Big/little city life
Camilla Middleton responded Open City's Newsletter and our call for contributions from our community. Read about her new lease of perspective on London and what it means to live here and experience the city.
Familiar now are the photos of endless cityscapes around the world, abandoned by tourists and at last the undisputed habitat of pidgins.
A city without its people is a scene reserved for horror films: alien invasion, zombie ridden, nuclear disaster fuelled nightmares. But for most people living in the Capital, a glimpse of London Bridge without a red bus or the bare skateboard park on Southbank stirs nothing more than memories of a sweaty commute and sightseeing with distant relations. It’s the opulent centre of a cream egg in the expansive white of the City. It occupies one swift dip of a finger, the core, but in no means the substance.
My relationship with this golden circle is a perfunctory at best. We meet on daily walks down the Mall where the trees line the roadsides and, on some days, the British flag blows. We hold hands down through St James Park where I wave at the giant pelicans and we part as I reach my desk. We have lunch together from one of four neighbouring Prets and we say goodbye as I clamber onto the steaming Victoria line at the end of the day, exhausted and in silence.
But the weekends are where London in its full form offers community and, for the most, home. I confess I often don’t leave the boundaries of Stoke Newington where I live, a historic hamlet where once a new breed of commuters stopped on the way to the centre - not on metal tubes, but on horses. Although later subsumed into Hackney it retains its historic feel with narrow lanes and tall church spires and for the first year of living here I was amazed that in one tiny spot of London there was a yearly literary festival, sweet antipodean restaurants, decadent speakeasies, Jewish delis and children’s lidos. As a girl from south Birmingham, I could hardly believe what was on my own doorstep. London, to me, slowly became synonymous not with the sparkly core, but this small village in North London. The rich chocolate shell.
But, like most, I took for granted what lay before me. And although it was all there to enjoy, I often played the part of bystander. Drained from the week I would find excuses to stay in and now (like everyone) I regret the many times I said no, not knowing when I will next see a town hall play, rummage through charity shops, or visit my favourite pub.

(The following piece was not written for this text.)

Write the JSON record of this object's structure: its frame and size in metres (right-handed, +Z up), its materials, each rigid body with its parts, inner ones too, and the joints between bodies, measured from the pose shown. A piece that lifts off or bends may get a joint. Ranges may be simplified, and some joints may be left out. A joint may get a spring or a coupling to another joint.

Now, my association with Stoke Newington is limited to a daily run and each day I visit Abney Park, a stone’s throw away from my flat. There I jog past the war memorial which commemorates a collective grief quite distinct from the one we experience now. 122 people from my neighbourhood lost their lives in the Second World War, most of which died during an air raid in a public shelter. I wonder at how we will commemorate others on a more intangible front line, those doctors and nurses themselves housed in public spaces where the barriers for protection are not made of stone but of plastic.

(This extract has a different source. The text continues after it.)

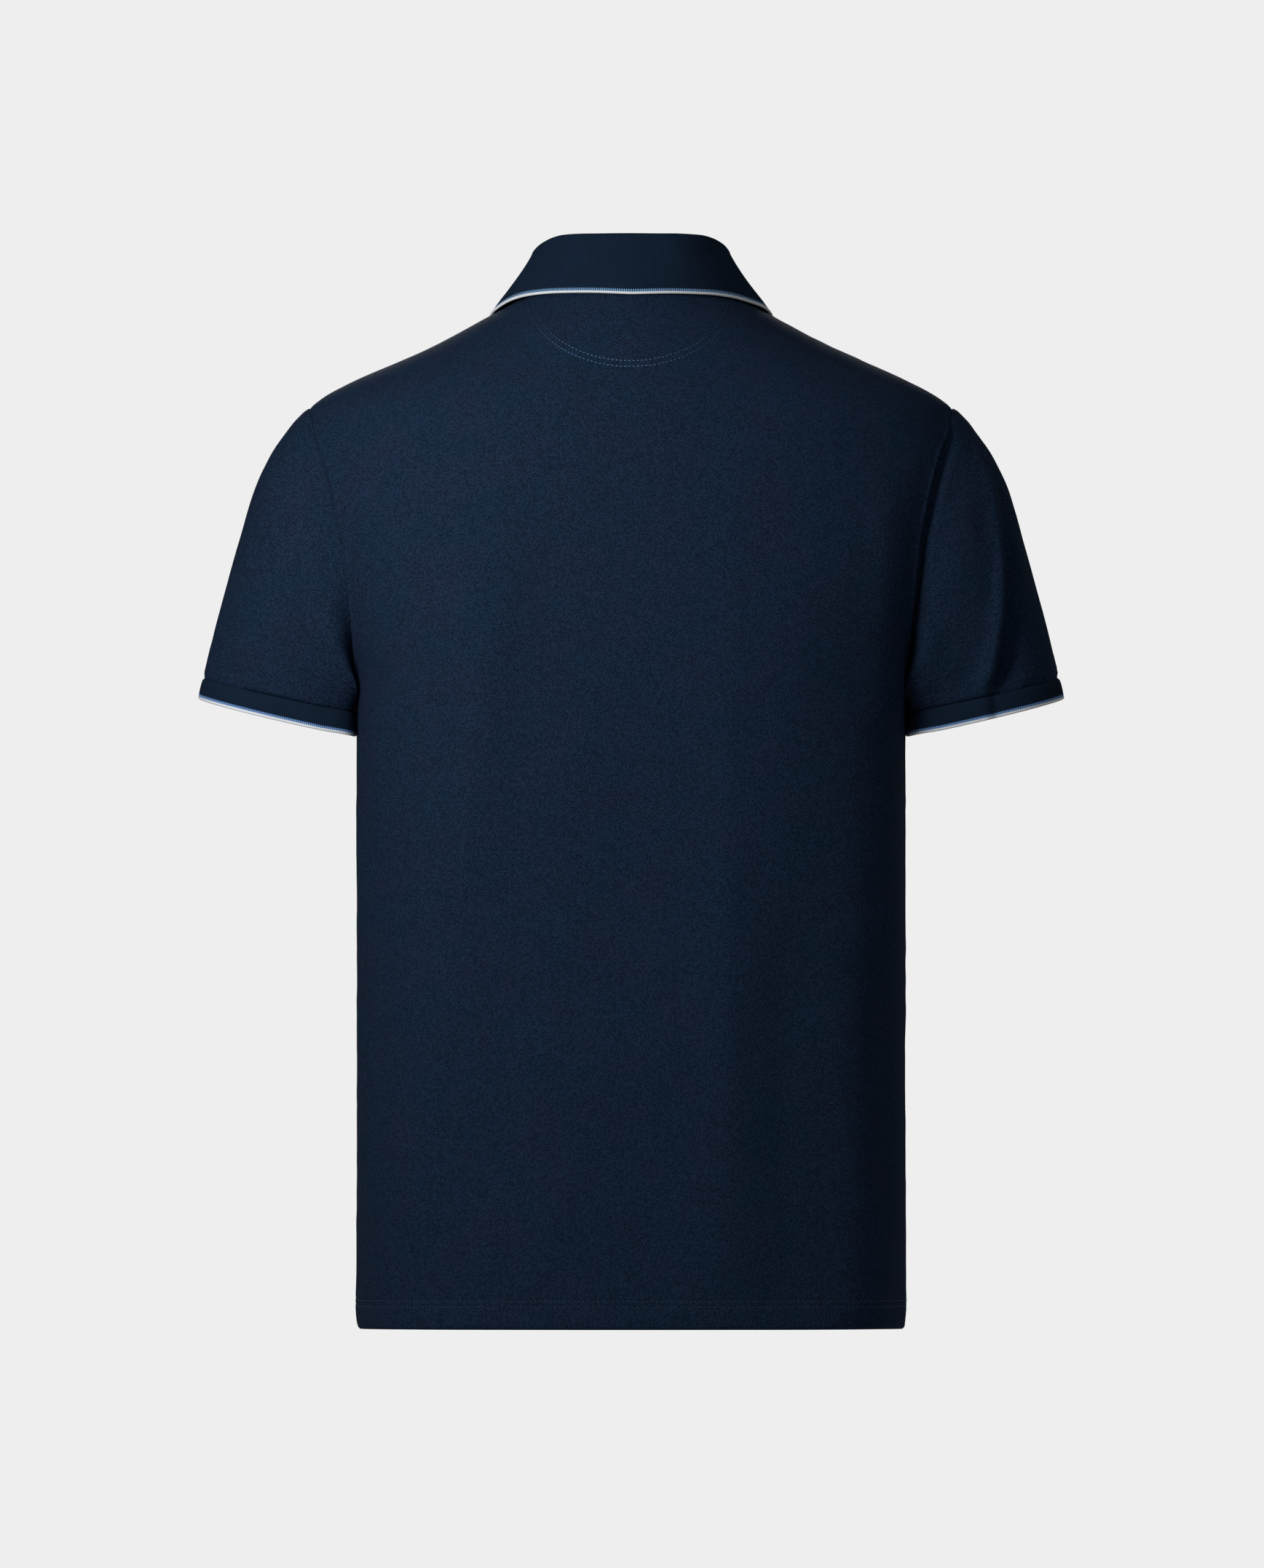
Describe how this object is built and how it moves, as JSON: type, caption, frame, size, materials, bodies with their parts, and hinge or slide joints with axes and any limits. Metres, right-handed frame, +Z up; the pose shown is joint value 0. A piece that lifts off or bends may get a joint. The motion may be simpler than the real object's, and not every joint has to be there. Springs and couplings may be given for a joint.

The space that London occupies in the UK’s vernacular is vastly disproportionate to its size. With irresistible force it appears to suck opportunity and intellect into its orbit leaving the rest of the nation to pick over the bones. Londoners are categorised as a scurrying and cold sort of creature, dismissive of a life which can be found in countrysides and smaller cities across Britain. Where people speak to their neighbours and can pay under 6 pounds for a pint.
But in the past few weeks during lockdown, now more than ever I see that a city is more than the centre; it is more than its stereotype. Away from Westminster and the Gherkin there are areas like mine where people are coming together, swapping recipes and phone numbers. People which differ vastly and live symbiotically.
Whilst the virus rages on, left bare are the external structures we occupy in the week, nestled amongst the postcard pictures of Big Ben and the Tower of London, open plan offices and faceless Itsus. And whilst I miss colleagues and rooms outside of my own flat, what I miss most is the bustle of life in Stoke Newington, the home outside of my house. A small village in a big city.